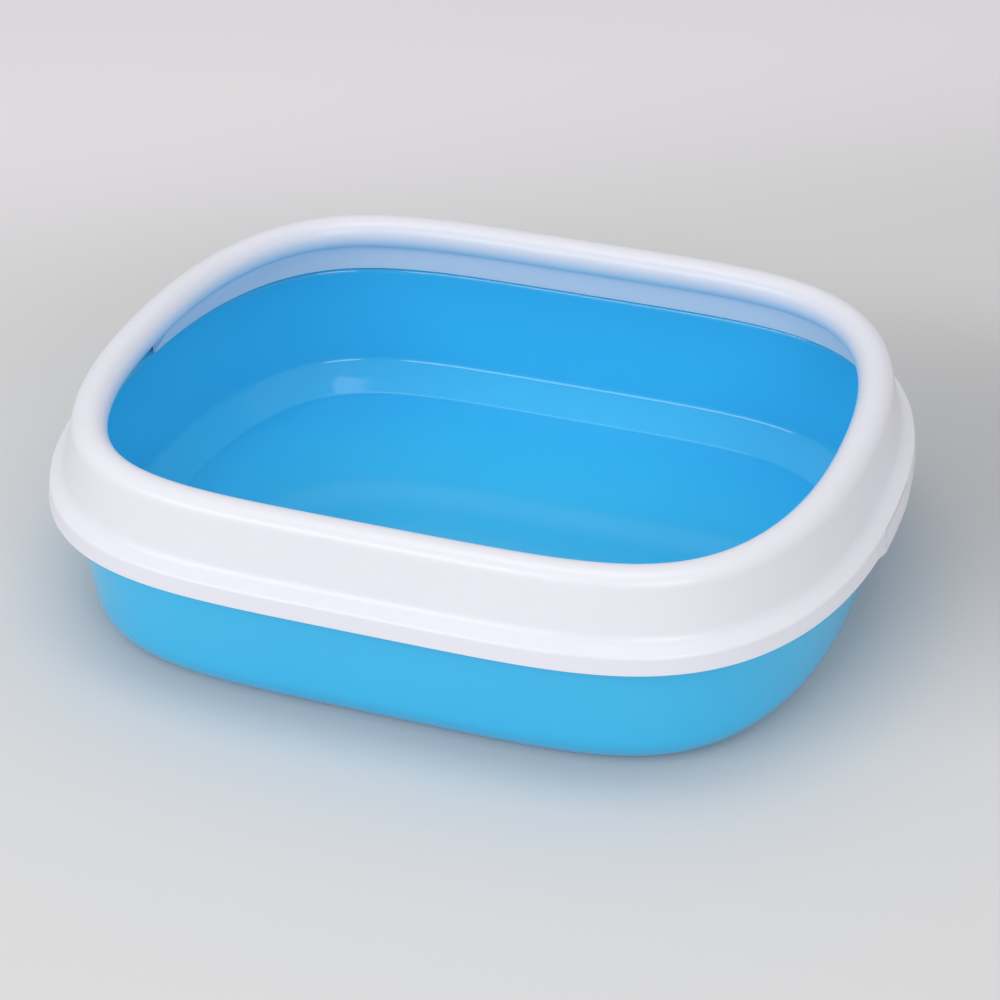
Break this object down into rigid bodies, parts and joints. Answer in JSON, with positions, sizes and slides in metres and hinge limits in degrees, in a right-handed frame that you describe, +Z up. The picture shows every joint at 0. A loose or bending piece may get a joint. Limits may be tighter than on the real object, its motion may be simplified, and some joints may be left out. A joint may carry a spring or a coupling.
{
  "type": "cat litter tray with raised rim",
  "caption": "Open pan with rounded corners and a rolled lip, and a tall rim with a beaded top that drops over the lip to keep litter in.",
  "frame": {"origin": "on the floor, under the middle of the tray", "axes": "+X along the length, +Y from the front long side to the back one, +Z up"},
  "size_m": [0.4774, 0.4, 0.1263],
  "materials": {
    "tub_plastic": "glossy moulded polypropylene, sky blue",
    "rim_plastic": "semi-gloss moulded polypropylene, white"
  },
  "bodies": {
    "tub": {"tub": "tub_plastic"},
    "rim": {"rim": "rim_plastic"},
    "left_release_tab": {"left_release_tab": "rim_plastic"},
    "right_release_tab": {"right_release_tab": "rim_plastic"}
  },
  "joints": [
    {"name": "rim_lift", "type": "slide", "parent": "tub", "child": "rim", "axis": [0, 0, 1], "range_m": [0, 0.15]},
    {"name": "left_tab_flex", "type": "hinge", "parent": "rim", "child": "left_release_tab", "pos_m": [-0.23655, 0, 0.0847], "axis": [0, 1, 0], "range_deg": [0, 12], "stiffness_Nm_per_rad": 0.2},
    {"name": "right_tab_flex", "type": "hinge", "parent": "rim", "child": "right_release_tab", "pos_m": [0.23655, 0, 0.0847], "axis": [0, -1, 0], "range_deg": [0, 12], "stiffness_Nm_per_rad": 0.2}
  ]
}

### The request
Repeat the lines above exactly.

### Solved problem
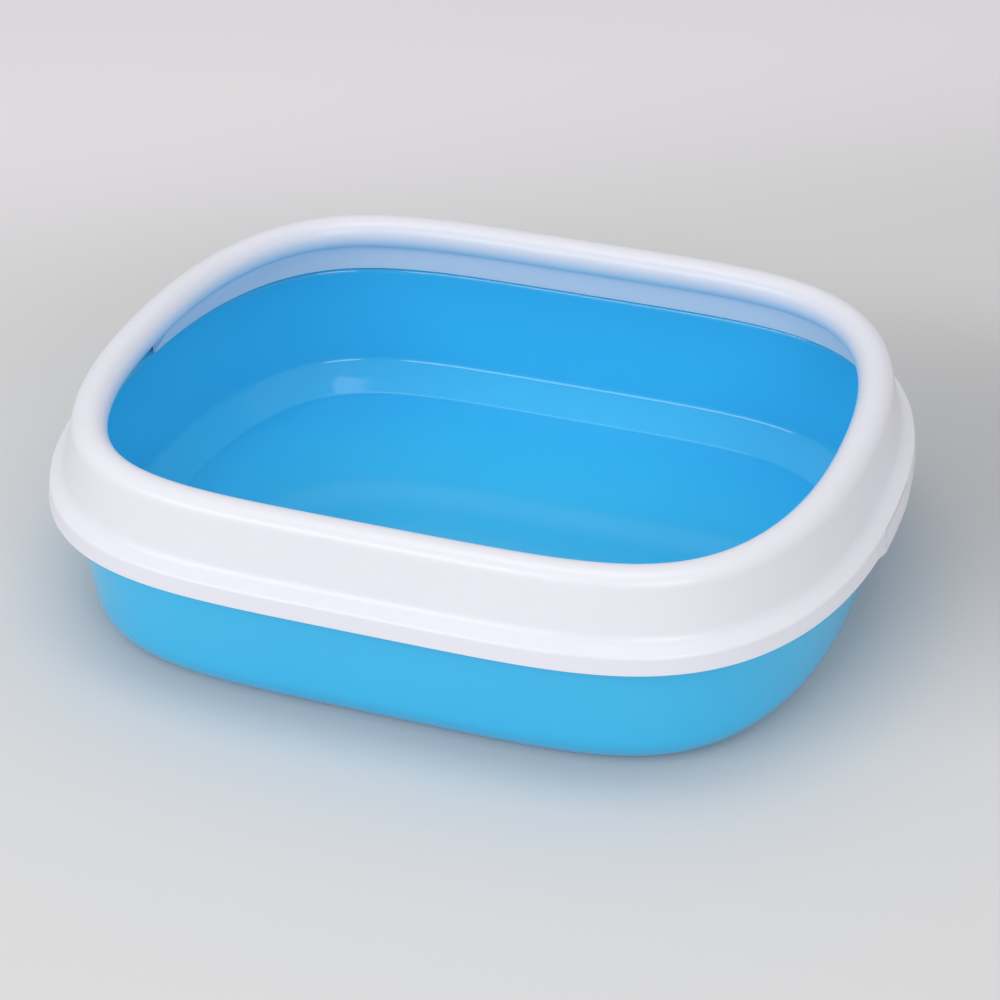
Break this object down into rigid bodies, parts and joints. Answer in JSON, with positions, sizes and slides in metres and hinge limits in degrees, in a right-handed frame that you describe, +Z up. The picture shows every joint at 0. A loose or bending piece may get a joint. Limits may be tighter than on the real object, its motion may be simplified, and some joints may be left out. A joint may carry a spring or a coupling.
{
  "type": "cat litter tray with raised rim",
  "caption": "Open pan with rounded corners and a rolled lip, and a tall rim with a beaded top that drops over the lip to keep litter in.",
  "frame": {"origin": "on the floor, under the middle of the tray", "axes": "+X along the length, +Y from the front long side to the back one, +Z up"},
  "size_m": [0.4774, 0.4, 0.1263],
  "materials": {
    "tub_plastic": "glossy moulded polypropylene, sky blue",
    "rim_plastic": "semi-gloss moulded polypropylene, white"
  },
  "bodies": {
    "tub": {"tub": "tub_plastic"},
    "rim": {"rim": "rim_plastic"},
    "left_release_tab": {"left_release_tab": "rim_plastic"},
    "right_release_tab": {"right_release_tab": "rim_plastic"}
  },
  "joints": [
    {"name": "rim_lift", "type": "slide", "parent": "tub", "child": "rim", "axis": [0, 0, 1], "range_m": [0, 0.15]},
    {"name": "left_tab_flex", "type": "hinge", "parent": "rim", "child": "left_release_tab", "pos_m": [-0.23655, 0, 0.0847], "axis": [0, 1, 0], "range_deg": [0, 12], "stiffness_Nm_per_rad": 0.2},
    {"name": "right_tab_flex", "type": "hinge", "parent": "rim", "child": "right_release_tab", "pos_m": [0.23655, 0, 0.0847], "axis": [0, -1, 0], "range_deg": [0, 12], "stiffness_Nm_per_rad": 0.2}
  ]
}